One of the techniques I like to use when analyzing a company as a potential value investment is to assume the bear case is right. That is, let's say I buy in, and the bears are right - totally right - more right than anyone could've imagined. In the worst-case scenario (or something close to it), what happens to the stock?

Let's jump to some undetermined point in the future when Hewlett-Packard's turnaround is finally complete and the PC is finally dead. The iPhone all but killed the PC and the printer. Let's model Hewlett-Packard's future earnings:

  • Since this is a bearish scenario and the current quarter was undoubtedly soft, let's assume the Future Hewlett-Packard's yearly results are equal to 4x this quarter.
  • Let's assume that the death of the PC results in 80% earnings declines in both PSG and IPG.
  • Let's further assume that the turnaround is weak at best, and earnings for the other major divisions are unchanged.
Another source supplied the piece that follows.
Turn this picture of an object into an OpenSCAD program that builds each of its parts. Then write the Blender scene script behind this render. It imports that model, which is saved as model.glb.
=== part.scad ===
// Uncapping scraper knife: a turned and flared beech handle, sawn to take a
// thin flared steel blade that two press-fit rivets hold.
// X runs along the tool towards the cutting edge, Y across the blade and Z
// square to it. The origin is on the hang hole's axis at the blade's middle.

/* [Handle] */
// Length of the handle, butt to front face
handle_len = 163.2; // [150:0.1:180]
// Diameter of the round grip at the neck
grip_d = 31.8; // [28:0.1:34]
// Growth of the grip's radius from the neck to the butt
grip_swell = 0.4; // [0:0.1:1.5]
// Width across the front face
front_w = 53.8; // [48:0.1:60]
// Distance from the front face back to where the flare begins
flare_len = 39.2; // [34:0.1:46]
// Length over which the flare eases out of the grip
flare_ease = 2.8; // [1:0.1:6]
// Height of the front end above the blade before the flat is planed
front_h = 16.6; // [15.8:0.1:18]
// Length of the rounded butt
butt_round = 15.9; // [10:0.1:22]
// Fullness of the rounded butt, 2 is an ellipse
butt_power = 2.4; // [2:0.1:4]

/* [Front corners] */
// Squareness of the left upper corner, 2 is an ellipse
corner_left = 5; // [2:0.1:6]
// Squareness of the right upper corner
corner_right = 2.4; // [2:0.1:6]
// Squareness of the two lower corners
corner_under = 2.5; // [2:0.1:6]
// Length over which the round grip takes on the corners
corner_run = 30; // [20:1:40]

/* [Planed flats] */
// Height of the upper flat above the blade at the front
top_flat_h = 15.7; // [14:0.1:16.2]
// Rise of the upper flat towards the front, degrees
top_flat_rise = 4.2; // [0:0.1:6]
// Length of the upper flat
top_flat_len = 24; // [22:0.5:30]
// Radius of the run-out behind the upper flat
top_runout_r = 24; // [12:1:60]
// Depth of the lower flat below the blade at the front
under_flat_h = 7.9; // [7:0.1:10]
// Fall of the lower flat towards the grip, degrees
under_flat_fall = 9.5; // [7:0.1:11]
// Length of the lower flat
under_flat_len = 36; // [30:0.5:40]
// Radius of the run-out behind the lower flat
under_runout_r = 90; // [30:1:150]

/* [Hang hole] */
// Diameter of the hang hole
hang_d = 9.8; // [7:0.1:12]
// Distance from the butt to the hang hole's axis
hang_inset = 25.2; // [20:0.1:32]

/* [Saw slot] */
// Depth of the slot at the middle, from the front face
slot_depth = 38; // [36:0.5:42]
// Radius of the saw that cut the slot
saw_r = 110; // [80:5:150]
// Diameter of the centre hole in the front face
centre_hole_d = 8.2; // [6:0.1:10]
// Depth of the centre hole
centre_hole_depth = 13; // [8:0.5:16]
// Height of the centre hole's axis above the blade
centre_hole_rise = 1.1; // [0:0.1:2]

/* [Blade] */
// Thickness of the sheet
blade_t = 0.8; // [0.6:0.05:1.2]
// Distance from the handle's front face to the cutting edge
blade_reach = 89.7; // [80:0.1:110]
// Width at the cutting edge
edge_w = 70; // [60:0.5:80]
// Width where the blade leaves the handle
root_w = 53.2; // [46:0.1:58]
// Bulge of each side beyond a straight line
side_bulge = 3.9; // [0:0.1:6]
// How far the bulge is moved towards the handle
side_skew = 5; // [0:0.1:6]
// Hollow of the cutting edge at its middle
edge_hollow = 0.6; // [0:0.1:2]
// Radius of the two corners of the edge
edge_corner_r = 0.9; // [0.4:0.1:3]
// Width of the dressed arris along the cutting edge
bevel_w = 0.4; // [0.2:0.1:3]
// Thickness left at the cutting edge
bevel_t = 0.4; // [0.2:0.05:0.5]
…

In this scenario, we now have the following yearly earnings-before-taxes by segment:

  • PSG: ($409M x 4) x 20% = $327M
  • IPG: ($949M x 4) x 20% = $759M
  • Services: $3.836B
  • ESSN: $2.248B
  • Software: $750M

This adds up to yearly pre-tax earnings of $7.9B for the Future Hewlett-Packard. Now we have to account for taxes. Recently, Hewlett-Packard's effective tax rate has been roughly 20%, but since we're being bearish, let's jack that up to 30%. The Future HP's after-tax earnings actually available to shareholders thus total to $5.53B.
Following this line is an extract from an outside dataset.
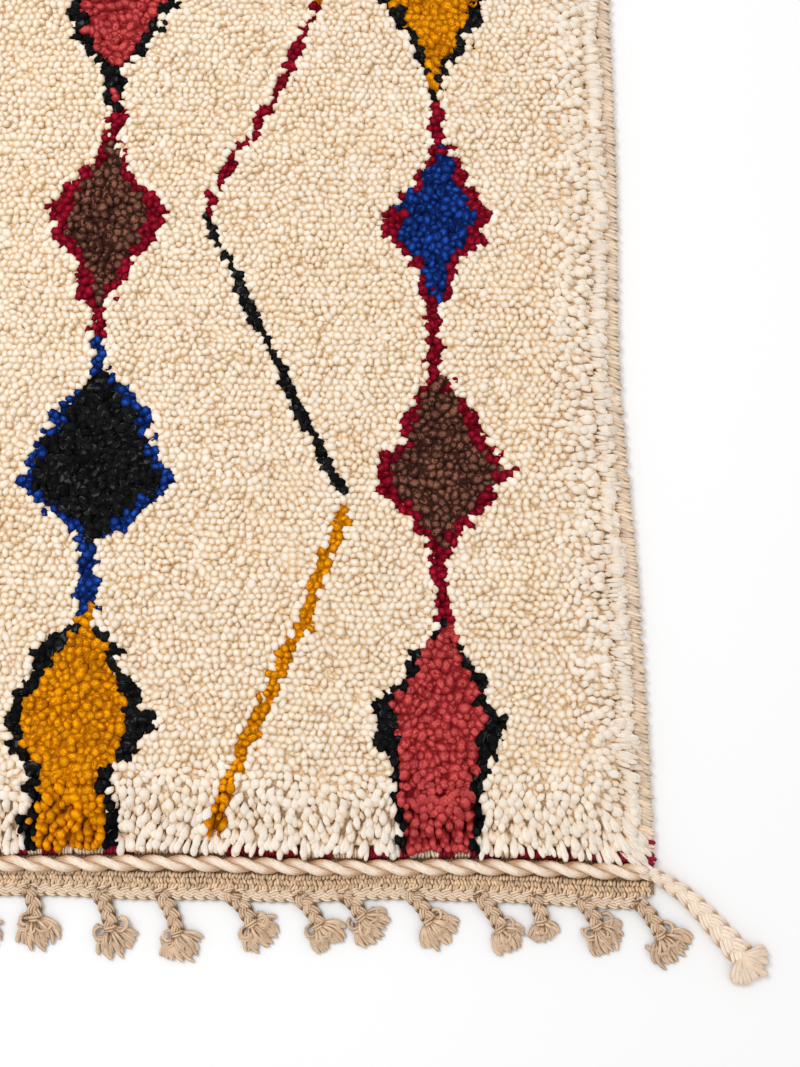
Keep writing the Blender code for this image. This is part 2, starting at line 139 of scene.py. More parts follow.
class Finish:
    """A material and the nodes that feed its shader."""

    def __init__(self, name, roughness, gloss=0.2):
        self.material = bpy.data.materials.new(name)
        self.material.use_nodes = True
        self.tree = self.material.node_tree
        self.shader = self.tree.nodes["Principled BSDF"]
        self.shader.inputs["Roughness"].default_value = roughness
        self.shader.inputs["Specular IOR Level"].default_value = gloss

    def node(self, kind, settings=None, inputs=None, output=0):
        made = self.tree.nodes.new(kind)
        for name, value in (settings or {}).items():
            setattr(made, name, value)
        pairs = inputs.items() if isinstance(inputs, dict) else enumerate(inputs or ())
        for name, value in pairs:
            self.plug(made.inputs[name], value)
        return Wire(self, made.outputs[output])

    def plug(self, socket, value):
        if isinstance(value, Wire):
            self.tree.links.new(value.socket, socket)
        elif isinstance(value, tuple) and len(value) == 3 and socket.type == "RGBA":
            socket.default_value = (*value, 1)
        else:
            socket.default_value = value

    def read(self, name):
        """A number that is stored on the mesh, point by point."""
        return self.node("ShaderNodeAttribute", {"attribute_name": name}, output="Fac")

    def place(self):
        return self.node("ShaderNodeTexCoord", output="Object")

    def mix(self, share, first, second, blend="MIX"):
        return self.node(
            "ShaderNodeMix",
            {"data_type": "RGBA", "blend_type": blend, "clamp_factor": True},
            {0: share, 6: first, 7: second},
            output=2,
        )

    def grain(self, scale, detail=2.0, swirl=0.0):
        return self.node(
            "ShaderNodeTexNoise",
            inputs={"Vector": self.place(), "Scale": scale, "Detail": detail, "Distortion": swirl},
        )

    def shaded(self, colour, shade):
        """The colour made darker or lighter by a number."""
        grey = self.node("ShaderNodeCombineColor", inputs=[shade, shade, shade])
        return self.mix(1.0, colour, grey, "MULTIPLY")

    def two_ways(self, vector):
        """The first two numbers of a vector."""
        return [self.node("ShaderNodeSeparateXYZ", inputs=[vector], output=k) for k in (0, 1)]

    def yarn_lines(self, lines, turns):
        """A wave round a strand, from 0 to 1, that winds about it as it goes along."""
        around, run = self.two_ways(self.node("ShaderNodeUVMap", {"uv_map": "yarn"}))
        return (around * (math.tau * lines) + run * (math.tau * turns)).sine() * 0.5 + 0.5

    def flank(self, low=0.42, high=0.96):
        """1 on the sides and underside of a strand that lies flat, and 0 on its top."""
        return 1 - self.yarn_lines(1, 0).step(low, high)

    def dress(self, colour, height=None, strength=0.4, distance=0.0004):
        """Joins the colour and the relief to the shader."""
        self.plug(self.shader.inputs["Base Color"], colour)
        if height is not None:
            bump = self.node(
                "ShaderNodeBump",
                inputs={"Strength": strength, "Distance": distance, "Height": height},
            )
            self.plug(self.shader.inputs["Normal"], bump)
        return self.material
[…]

There are currently just under 2B shares outstanding. Let's assume a little share dilution (remember, we're being bearish) and round that up to 2.25B shares outstanding. The Future Hewlett-Packard's EPS is then $2.44.

  • Assuming a P/E of 8, the Future Hewlett-Packard's per-share value would be $19.52.
  • Assuming a P/E of 10, the Future Hewlett-Packard's per-share value would be $24.40.

You'll note that both of these prices are above the current share price. And notice that we came to this share price by making extremely draconian assumptions. All that to say, even if the bear case is 100% correct (and more), Hewlett-Packard is STILL undervalued.

Turning Around The Turnaround

My analysis above obviously hinges on stable earnings from the non-PC departments - can Hewlett-Packard become a quasi-IBM? If it can, there are certainly external catalysts in place. While PCs may be facing weak demand, the exact opposite is true for enterprise cloud spending (expected to double by 2016) and more generally, IT spending as a whole. The question isn't if Hewlett-Packard has opportunities, because it certainly does. The question is if Hewlett-Packard can execute. For years, it has failed to do that.

This is, obviously, the major concern - and for what it's worth, why my recently-initiated position in Dell is larger than my recently-initiated position in Hewlett-Packard. Hewlett-Packard's history of gross mismanagement includes numerous botched acquisitions and a hatchet job on the R&D department. Hewlett-Packard is stupidly cheap assuming that the "better half" of the company survives, but previous snafus make that less than a 100% certainty.

The question, then, is if Meg Whitman is up to the job. She certainly has good credentials, and for what it's worth, a history of landing on "Best CEO" lists. For a look at what employees across the company think of her, check out this BusinessInsider article.

The Actionable Takeaway

Hewlett-Packard is undoubtedly not without troubles. However, as Tim Travis analyzed in a recent article, it's exceptionally cheap. If you have a good amount of risk tolerance and are willing to ignore the share price for half a decade, then Hewlett-Packard could yield phenomenal returns simply on multiple expansion. As I analyzed, even if half the company goes bye-bye, a P/E of merely 8 would result in a share price higher than the current market price. Several years from now, Hewlett-Packard's fate will be largely known, which should help boost the P/E. In the worst case, Hewlett-Packard's stock price should be flat to moderately good. In a better scenario - say, $3.00 EPS and a P/E of 12, AKA a $36 share price - Hewlett-Packard could double.

Throw in the dividend, and Hewlett-Packard is worth a long hard look from value investors. Due to the fact that the turnaround is still largely up in the air, I would not rush to overweight Hewlett-Packard, but a small position could yield large returns.